Soon after that, the rebate payments ended; Apple alleges this was in retaliation for it cooperating with Korean regulators in a probe against Qualcomm, but Qualcomm begs to differ. In July, Qualcomm requested an ITC U.S. import ban on iPhones shipping with Intel modems, but not on ones shipping with Qualcomm modems.

It's also worth noting that before Apple and Qualcomm sued each other, the companies held talks for a direct patent-licensing deal; these discussions went nowhere due to significant disagreements over royalty rates. Given the terms of Qualcomm's other deals with OEMs, such an agreement would most likely have resulted in Apple paying higher per-device royalties than what it had been paying via its contract manufacturers. At the same time, it would have given it the flexibility to directly manufacture 4G devices if it wished to, and perhaps also provided access to non-standards essential Qualcomm patents that aren't covered by Qualcomm's deals with contract manufacturers.

Consequently, if Apple and Qualcomm agreed to a settlement that yielded a full direct-licensing deal and average per-device royalties of, say, $8 per phone, it might on the surface look like a bitter compromise for Apple.
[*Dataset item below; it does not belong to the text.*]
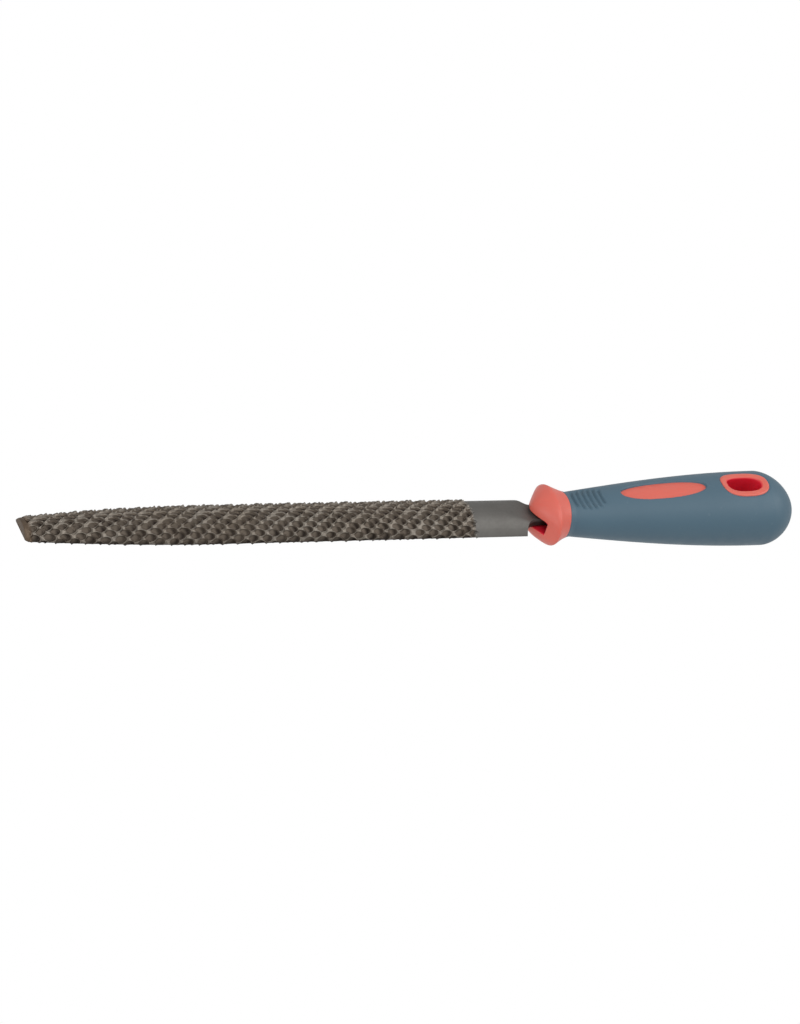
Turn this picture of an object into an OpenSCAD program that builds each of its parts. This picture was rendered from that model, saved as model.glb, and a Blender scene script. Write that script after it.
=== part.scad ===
// Half-round wood rasp with a two-shot moulded handle.
// X runs from the blade tip to the butt, Z is up on the convex side of the blade.
// The origin is the middle of the bounding box at its lowest level.

/* [Blade] */
// Length of the blade from the tip to the shoulder corner
blade_length = 200; // [150:1:300]
// Width of the blade over its parallel part
blade_width = 21; // [16:0.5:30]
// Height of the half-round section over its parallel part
blade_height = 6; // [4:0.1:9]
// Width of the blade at the tip
tip_width = 14; // [8:0.5:28]
// Height of the half-round section at the tip
tip_height = 4.2; // [2:0.1:8]
// Length over which the blade narrows to the tip
taper_length = 68; // [20:1:120]
// Chamfer on the convex edge of the tip
tip_chamfer = 0.9; // [0:0.1:2]
// Length over which the crown falls towards the tang
heel_fall = 12; // [5:0.5:25]

/* [Tang] */
// Width of the tang where it leaves the shoulder
tang_width = 8.4; // [5:0.1:12]
// Height of the tang at the shoulder
tang_height = 2.9; // [2:0.1:5]
// Length of the tang from the shoulder corner
tang_length = 62; // [30:1:90]
// Width at the end of the tang
tang_end_width = 3; // [1.5:0.1:6]
// Height at the end of the tang
tang_end_height = 2.2; // [1:0.1:4]

/* [Handle] */
// Length of the handle from collar face to butt
handle_length = 116.5; // [90:0.5:150]
// Distance from the shoulder corner to the collar face
collar_gap = 3.5; // [0:0.5:15]
// Half width of the handle at its widest
butt_half_width = 16.3; // [12:0.1:22]
// Half thickness of the handle at its thickest
butt_half_height = 13.8; // [8:0.1:18]
// Half width of the neck behind the collar
neck_half_width = 9.5; // [7:0.1:15]
// Half thickness of the neck behind the collar
neck_half_height = 8.1; // [5:0.1:12]
// Half width of the collar rim
rim_half_width = 13.4; // [9:0.1:20]
// Half thickness of the collar rim
rim_half_height = 10.5; // [7:0.1:16]
// Distance from the collar face to the rim
rim_depth = 8.2; // [4:0.1:14]
// Distance from the collar face to the seam between collar and grip
seam_depth = 14.3; // [12:0.1:20]
// Distance from the collar face to the narrowest part of the neck
neck_depth = 16.7; // [15:0.1:26]
// Wall of the soft grip over the core
grip_wall = 2.2; // [1.2:0.1:4]

/* [Tang slot] */
// Width of the slot mouth in the collar
slot_width = 17.8; // [10:0.1:20]
// Height of the slot mouth in the collar
slot_height = 5.6; // [4:0.1:9]
// Depth of the wide slot mouth
slot_depth = 14; // [4:0.5:20]

/* [Windows] */
// Length of the oval window in the grip
window_length = 37; // [15:0.5:60]
// Width of the oval window in the grip
window_width = 10.4; // [4:0.1:16]
// Distance from the collar face to the middle of the window
window_middle = 56; // [40:0.5:80]
// How far the window pad sits below the grip
window_recess = 0.5; // [0:0.1:1]

/* [Hanging eye] */
// Length of the eye liner
eye_length = 20.6; // [14:0.1:30]
// Width of the eye liner
eye_width = 13.6; // [8:0.1:20]
// Length of the hole
hole_length = 14.6; // [8:0.1:26]
// Width of the hole
hole_width = 7.8; // [4:0.1:16]
// Distance from the collar face to the middle of the eye
eye_middle = 91.8; // [70:0.1:110]

/* [Grip grooves] */
// Number of crescent grooves on each face
groove_count = 6; // [1:1:8]
// Pitch of the grooves
groove_pitch = 2.3; // [1.5:0.1:4]
// Depth of the grooves
groove_depth = 0.6; // [0.2:0.1:1]
// Width of a groove
groove_width = 1; // [0.5:0.1:2]
// Half length of the longest groove
groove_reach = 6; // [3:0.1:9]
// Radius of the groove arcs seen from above
groove_radius = 12; // [10:0.5:40]
// Distance from the collar face to the first groove
groove_start = 17.3; // [16:0.1:30]

/* [Hidden] */
sides = 40;
arc_steps = 20;
// level of the handle axis above the flat of the blade
axis_level = 2.2;
total_length = blade_length + collar_gap + handle_length;
tip_x = -total_length / 2;
shoulder_x = tip_x + blade_length;
collar_x = shoulder_x + collar_gap;
butt_x = total_length / 2;
flat_z = butt_half_height - axis_level;
axis_z = butt_half_height;
butt_round = 15;
butt_power = 1.75;
nose_share = 0.27;
body_end = handle_length - butt_round;
eye_x = collar_x + eye_middle;
window_x = collar_x + window_middle;

// Which node to draw

function smooth(u) = u <= 0 ? 0 : u >= 1 ? 1 : u * u * (3 - 2 * u);
function mix(a, b, u) = a + (b - a) * u;

// Blade: half-round ring morphing to a rectangle
function plan_half(x) =
    x < -blade_length + taper_length
    ? let(u = (-blade_length + taper_length - x) / taper_length)
      mix(blade_width / 2, tip_width / 2, pow(u, 1.6))
    : x <= 0
    ? blade_width / 2
    : x < 6.5
    ? let(u = x / 6.5)
      mix(blade_width / 2, tang_width / 2, pow(sin(90 * u), 0.55))
    : mix(tang_width / 2, tang_end_width / 2, (x - 6.5) / (tang_length - 6.5));
function crown(x) =
    x < -blade_length + taper_length
    ? let(u = (-blade_length + taper_length - x) / taper_length)
      mix(blade_height, tip_height, pow(u, 1.6))
    : x <= -heel_fall
    ? blade_height
    : x < 4
    ? mix(blade_height, tang_height, pow((x + heel_fall) / (heel_fall + 4), 1.8))
    : mix(tang_height, tang_end_height, (x - 4) / (tang_length - 4));
function arc_z(y, w, h) =
    let(r = (w * w + h * h) / (2 * h))
    sqrt(max(0, r * r - y * y)) - (r - h);
function full_point(k, w, h) =
    let(
        r = (w * w + h * h) / (2 * h),
        half = asin(min(1, w / r)),
        t = -half + 2 * half * k / arc_steps
    )
    [r * sin(t), r * cos(t) - (r - h)];
function walled_point(k, w, h) =
    let(
        s = 2 * k / arc_steps - 1,
        y = w * max(-1, min(1, s / 0.8)),
        top = arc_z(w, blade_width / 2, h),
        z = abs(s) <= 0.8 ? arc_z(y, blade_width / 2, h) : top * (1 - abs(s)) / 0.2
    )
    [y, z];
function ring_point(x, k, w, h) =
    let(p = x <= 0 ? full_point(k, w, h) : walled_point(k, w, h))
    [x + shoulder_x, p[0], p[1] + flat_z];
blade_stations = concat(
    [-blade_length],
    [-blade_length + tip_chamfer],
    [for (i = [1:8]) -blade_length + taper_length * i / 8],
    [-100, -66, -36, -heel_fall],
    [for (i = [1:5]) -heel_fall + heel_fall * i / 5],
    [0.05, 0.2, 0.5, 1, 1.8, 3, 4.5, 6.5],
    [9, 20, 35, 50, tang_length - 1, tang_length]
);
function station_shrink(i) =
    i == 0 ? tip_chamfer : i == len(blade_stations) - 1 ? 0.5 : 0;
module rasp_blade()
    color([0.45, 0.43, 0.4])
    {
        n = arc_steps + 1;
        m = len(blade_stations);
        rings = [
            for (i = [0:m - 1], k = [0:arc_steps])
                ring_point(
                    blade_stations[i],
                    k,
                    plan_half(blade_stations[i]) - station_shrink(i) * 0.6,
                    crown(blade_stations[i]) - station_shrink(i)
                )
        ];
        points = concat(
            rings,
            [
                [tip_x, 0, flat_z + tip_height / 3],
                [shoulder_x + tang_length, 0, flat_z + tang_end_height / 3]
            ]
        );
        skin = [
            for (i = [0:m - 2], k = [0:arc_steps - 1])
                [i * n + k, i * n + k + 1, (i + 1) * n + k + 1, (i + 1) * n + k]
        ];
        floor_faces = [
            for (i = [0:m - 2])
                [i * n, (i + 1) * n, (i + 1) * n + arc_steps, i * n + arc_steps]
        ];
        front = [for (k = [0:arc_steps]) [m * n, (k + 1) % n, k]];
        back = [for (k = [0:arc_steps]) [m * n + 1, (m - 1) * n + k, (m - 1) * n + (k + 1) % n]];
        polyhedron(points, concat(skin, floor_faces, front, back));
    }

// Handle skin: half width and half thickness against distance from the collar face
function swell(x) = sin(90 * min(1, max(0, x - neck_depth) / (body_end - neck_depth)));
function butt(x) =
    x <= body_end ? 1 : pow(max(0.001, 1 - pow((x - body_end) / butt_round, butt_power)), 1 / butt_power);
function nose(x) = nose_share + (1 - nose_share) * x / rim_depth;
function flare(x) = pow(1 - (x - rim_depth) / (neck_depth - rim_depth), 1.4);
function skin_size(x, rim, neck, full) =
    x <= rim_depth
    ? rim * nose(x)
    : x <= neck_depth
    ? neck + (rim - neck) * flare(x)
    : (neck + (full - neck) * swell(x)) * butt(x);
function skin_half(x, inset) = [
    max(0.02, skin_size(x, rim_half_width, neck_half_width, butt_half_width) - inset),
    max(0.02, skin_size(x, rim_half_height, neck_half_height, butt_half_height) - inset)
];
collar_stations = concat(
    [for (i = [0:3]) rim_depth * i / 3],
    [for (i = [1:6]) rim_depth + (seam_depth - rim_depth) * i / 6]
);
grip_stations = concat(
    [seam_depth, (seam_depth + neck_depth) / 2],
    [for (i = [0:10]) neck_depth + (body_end - neck_depth) * i / 10],
    [for (i = [1:9]) body_end + butt_round * sin(9.2 * i)],
    [handle_length]
);
module loft(stations, inset)
{
    m = len(stations);
    points = [
        for (i = [0:m - 1], k = [0:sides - 1])
            let(h = skin_half(stations[i], inset), t = 360 * k / sides)
            [collar_x + stations[i], h[0] * cos(t), axis_z + h[1] * sin(t)]
    ];
    skin = [
        for (i = [0:m - 2], k = [0:sides - 1])
            let(j = (k + 1) % sides)
            [i * sides + k, (i + 1) * sides + k, (i + 1) * sides + j, i * sides + j]
    ];
    front = [for (k = [0:sides - 1]) k];
    back = [for (k = [0:sides - 1]) m * sides - 1 - k];
    polyhedron(points, concat(skin, [front], [back]), convexity = 6);
}
core_stations = concat(
    [seam_depth - 1, (seam_depth + neck_depth) / 2],
    [for (i = [0:7]) neck_depth + (body_end + 5 - neck_depth) * i / 7],
    [body_end + 8, body_end + 10]
);
window_stations = [for (i = [0:6]) window_middle + (window_length / 2 + 2) * (i / 3 - 1)];
module core_body() loft(core_stations, grip_wall);
module oval_prism(middle, length, width, low, high)
    translate([middle, 0, low])
    scale([length / 2, width / 2, 1])
    cylinder(h = high - low, r = 1, $fn = 48);
// Rounded outline between an ellipse and a rectangle
function egg(middle, length, width, power) = [
    for (k = [0:47])
        let(t = 7.5 * k, c = cos(t), s = sin(t))
        [
            middle + length / 2 * sign(c) * pow(abs(c), 2 / power),
            width / 2 * sign(s) * pow(abs(s), 2 / power)
        ]
];
module eye_prism(length, width, low, high)
    translate([0, 0, low])
    linear_extrude(height = high - low)
    polygon(egg(eye_x, length, width, 2.6));
module core_solid()
    union()
    {
        loft(collar_stations, 0);
        core_body();
        intersection()
        {
            loft(window_stations, window_recess);
            oval_prism(window_x, window_length, window_width, -5, 50);
        }
        intersection()
        {
            loft(grip_stations, 0);
            eye_prism(eye_length, eye_width, -5, 50);
        }
    }
module tang_cut()
{
    translate([collar_x - 5, -slot_width / 2, axis_z - slot_height / 2])
    cube([slot_depth + 5, slot_width, slot_height]);
    rasp_blade();
}
module handle_core()
    color([0.86, 0.4, 0.34])
    difference()
    {
        core_solid();
        eye_prism(hole_length, hole_width, -5, 50);
        tang_cut();
    }
module groove(i, side)
{
    lift = skin_half(groove_start + i * groove_pitch, 0)[1];
    along = (i - (groove_count - 1) / 2) / (groove_count / 2 + 0.6);
    reach = groove_reach * sqrt(1 - along * along);
    sweep = asin(reach / groove_radius);
    translate([
        collar_x + groove_start + i * groove_pitch + groove_radius,
        0,
        axis_z + side * (lift + 3 - groove_depth)
    ])
    rotate([0, 0, 180 - sweep])
    rotate_extrude(angle = 2 * sweep, $fn = 60)
    translate([groove_radius - groove_width / 2, -3])
    square([groove_width, 6]);
}
module handle_grip()
    color([0.34, 0.44, 0.5])
    difference()
    {
        loft(grip_stations, 0);
        core_body();
        eye_prism(eye_length, eye_width, -5, 50);
        oval_prism(window_x, window_length, window_width, -5, 50);
        for (i = [0:groove_count - 1], side = [-1, 1])
            groove(i, side);
    }

rasp_blade();
handle_core();
handle_grip();
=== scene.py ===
"""Half-round wood rasp: toothed steel blade, hard coral core and soft blue-grey grip.

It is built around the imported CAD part. Lengths inside the shape functions are millimetres: x is measured from the
blade's shoulder corner along the tool, y across it, and z from the flat of the blade. MM turns them into the
frame's metres.
"""

import math

import bpy
import numpy as np
from mathutils import Matrix, Vector

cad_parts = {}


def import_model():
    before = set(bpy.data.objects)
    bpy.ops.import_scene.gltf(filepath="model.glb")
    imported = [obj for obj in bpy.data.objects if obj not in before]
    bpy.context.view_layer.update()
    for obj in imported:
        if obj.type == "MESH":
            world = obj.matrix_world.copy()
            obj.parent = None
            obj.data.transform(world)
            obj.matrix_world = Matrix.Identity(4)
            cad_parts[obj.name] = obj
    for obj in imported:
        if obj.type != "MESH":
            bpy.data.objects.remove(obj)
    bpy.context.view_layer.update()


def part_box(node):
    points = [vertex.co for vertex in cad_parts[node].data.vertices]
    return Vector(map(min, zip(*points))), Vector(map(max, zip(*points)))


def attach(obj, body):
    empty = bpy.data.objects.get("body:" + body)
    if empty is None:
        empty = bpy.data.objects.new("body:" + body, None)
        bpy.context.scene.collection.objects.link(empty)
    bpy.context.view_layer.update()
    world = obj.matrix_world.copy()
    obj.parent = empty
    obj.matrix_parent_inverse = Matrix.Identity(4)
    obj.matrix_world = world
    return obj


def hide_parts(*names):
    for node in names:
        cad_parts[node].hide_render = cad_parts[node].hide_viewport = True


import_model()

MM = 0.001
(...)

But in practice, that would be a much better deal for Apple than what was likely available to it before it sued Qualcomm.

And though Apple will probably have a hard time convincing courts it should only pay royalties based on chip prices, it might have more luck convincing some of them that Qualcomm's per-device rates are excessive, given the regulatory probes Qualcomm is facing over its licensing practices. Taiwanese regulators just fined Qualcomm $774 million over its refusal to license standards-essential patents to rival modem makers (who could then convey the rights to those patents to customers). Regulators also alleged the company used a monopoly position in the baseband modem market to force phone makers to agree to its licensing terms. Korean regulators fined Qualcomm $853 million last December, and the U.S. FTC filed a lawsuit against the company in January.

Meanwhile, Apple's decision to withhold any royalty payments from Qualcomm is taking a heavy toll on the company's bottom line. With analysts on average expecting 223 million iPhones to be sold in 2017, a $10 average royalty would equal $2.2 billion in lost revenue. And that's before accounting for any lost revenue related to sales of 4G-capable iPads and Apple Watches, as well as the fact that Qualcomm has also seen another major licensee (possibly Samsung) withhold royalty payments in the wake of Apple's lawsuit.

For all these reasons, Apple has a lot of leverage in this fight, even if its official legal stance is on shaky ground. Relative to what Apple's obligations to Qualcomm would have been in the absence of a lawsuit, there's a good chance the company comes out ahead. And odds are good that Tim Cook & Co. won't be too upset about such an outcome.